___ Input data ___
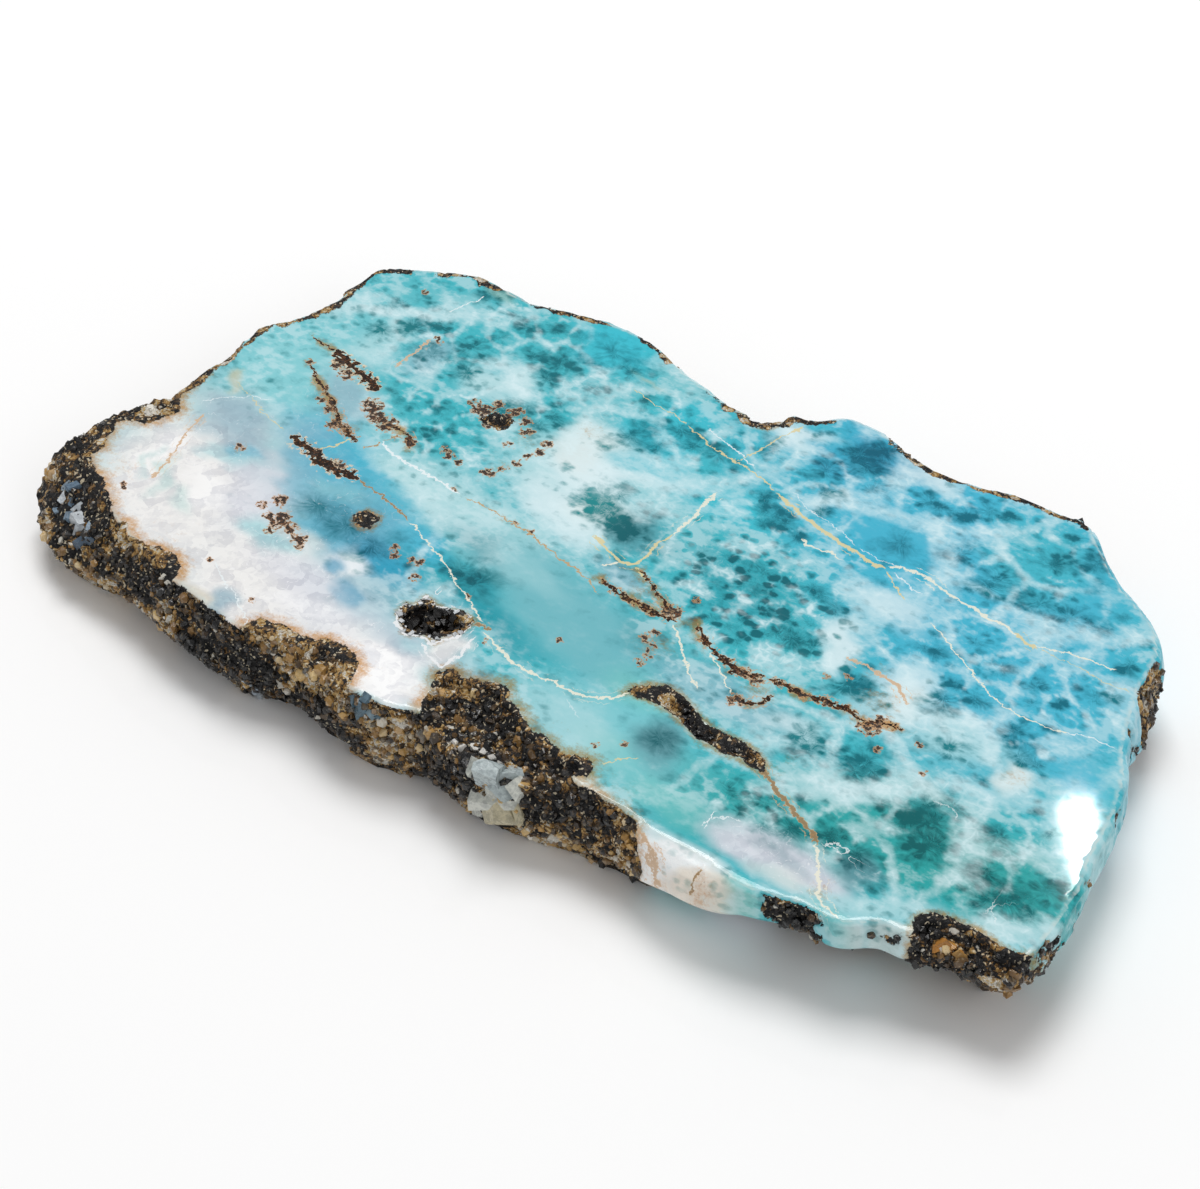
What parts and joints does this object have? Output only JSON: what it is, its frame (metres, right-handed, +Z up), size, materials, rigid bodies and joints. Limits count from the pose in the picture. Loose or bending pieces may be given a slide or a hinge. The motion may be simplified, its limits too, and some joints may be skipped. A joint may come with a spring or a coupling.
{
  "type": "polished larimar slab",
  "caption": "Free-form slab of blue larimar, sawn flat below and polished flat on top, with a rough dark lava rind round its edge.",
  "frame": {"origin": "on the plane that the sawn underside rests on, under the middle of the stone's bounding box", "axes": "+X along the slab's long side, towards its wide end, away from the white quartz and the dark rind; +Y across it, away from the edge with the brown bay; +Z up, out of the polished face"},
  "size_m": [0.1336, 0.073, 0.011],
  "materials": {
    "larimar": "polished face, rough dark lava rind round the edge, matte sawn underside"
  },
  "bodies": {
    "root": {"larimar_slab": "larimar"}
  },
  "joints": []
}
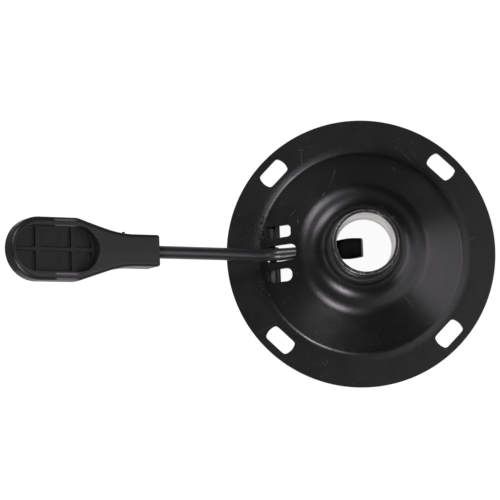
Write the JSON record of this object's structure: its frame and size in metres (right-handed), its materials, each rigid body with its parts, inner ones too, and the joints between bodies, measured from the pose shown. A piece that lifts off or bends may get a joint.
___
__Exercise directions__. Reproduce all of the data exactly as given.

__Answer to this task__.
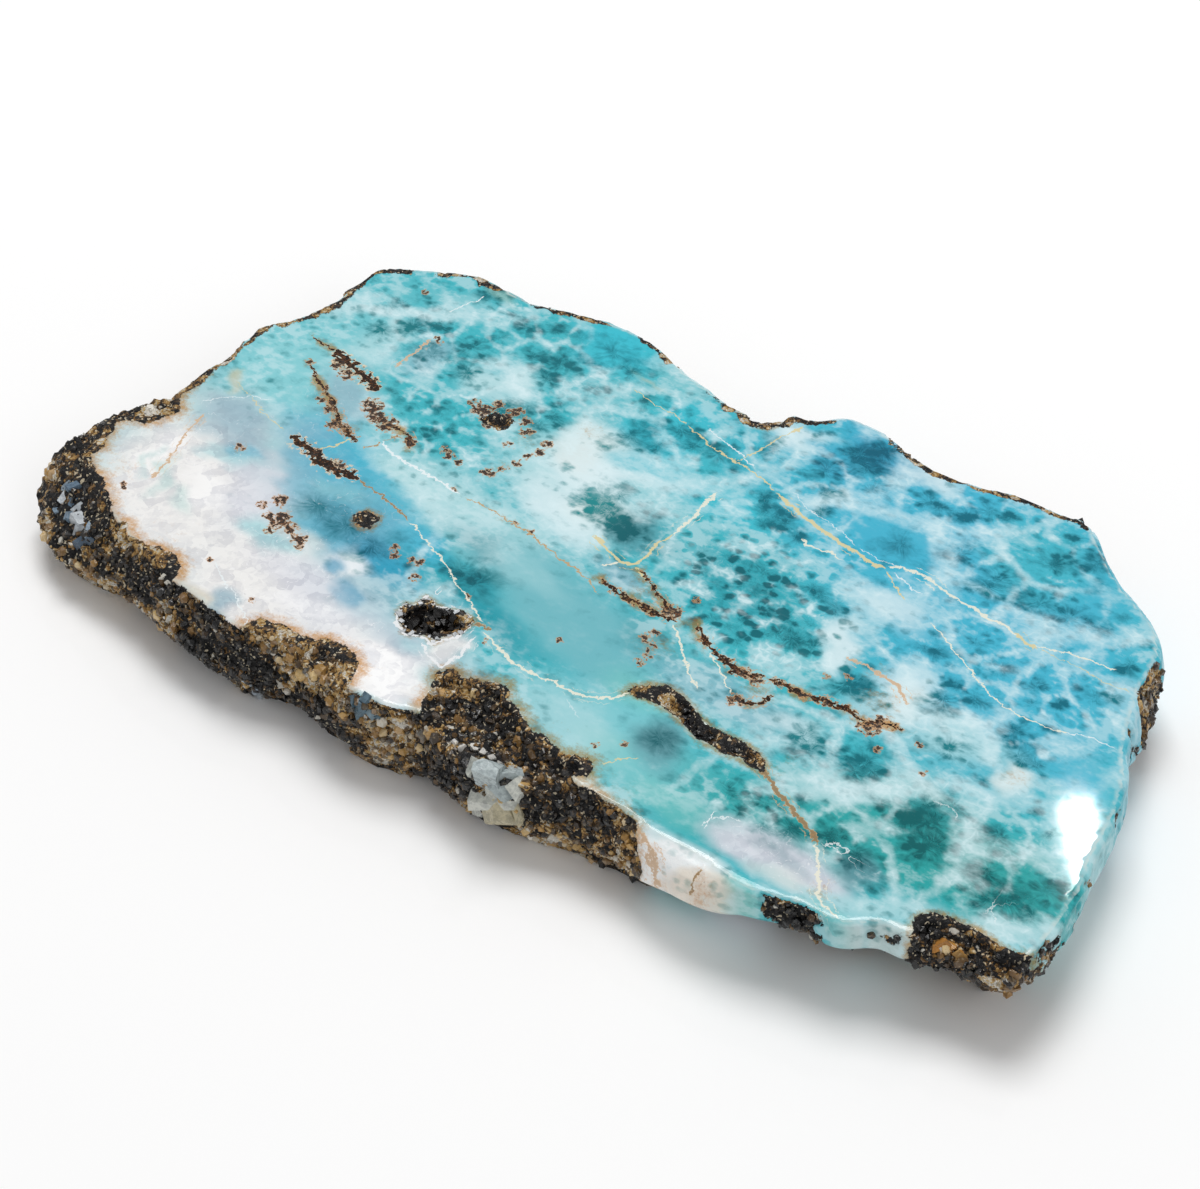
What parts and joints does this object have? Output only JSON: what it is, its frame (metres, right-handed, +Z up), size, materials, rigid bodies and joints. Limits count from the pose in the picture. Loose or bending pieces may be given a slide or a hinge. The motion may be simplified, its limits too, and some joints may be skipped. A joint may come with a spring or a coupling.
{
  "type": "polished larimar slab",
  "caption": "Free-form slab of blue larimar, sawn flat below and polished flat on top, with a rough dark lava rind round its edge.",
  "frame": {"origin": "on the plane that the sawn underside rests on, under the middle of the stone's bounding box", "axes": "+X along the slab's long side, towards its wide end, away from the white quartz and the dark rind; +Y across it, away from the edge with the brown bay; +Z up, out of the polished face"},
  "size_m": [0.1336, 0.073, 0.011],
  "materials": {
    "larimar": "polished face, rough dark lava rind round the edge, matte sawn underside"
  },
  "bodies": {
    "root": {"larimar_slab": "larimar"}
  },
  "joints": []
}
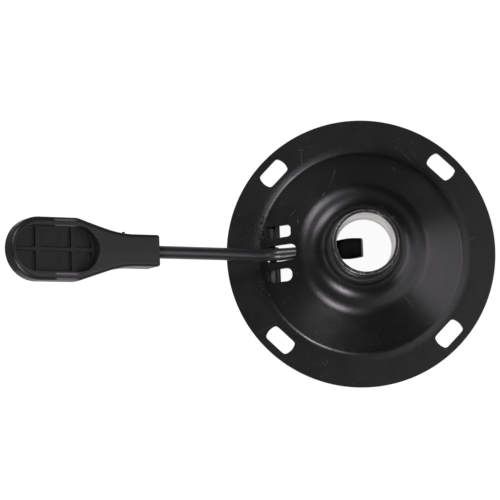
Write the JSON record of this object's structure: its frame and size in metres (right-handed), its materials, each rigid body with its parts, inner ones too, and the joints between bodies, measured from the pose shown. A piece that lifts off or bends may get a joint.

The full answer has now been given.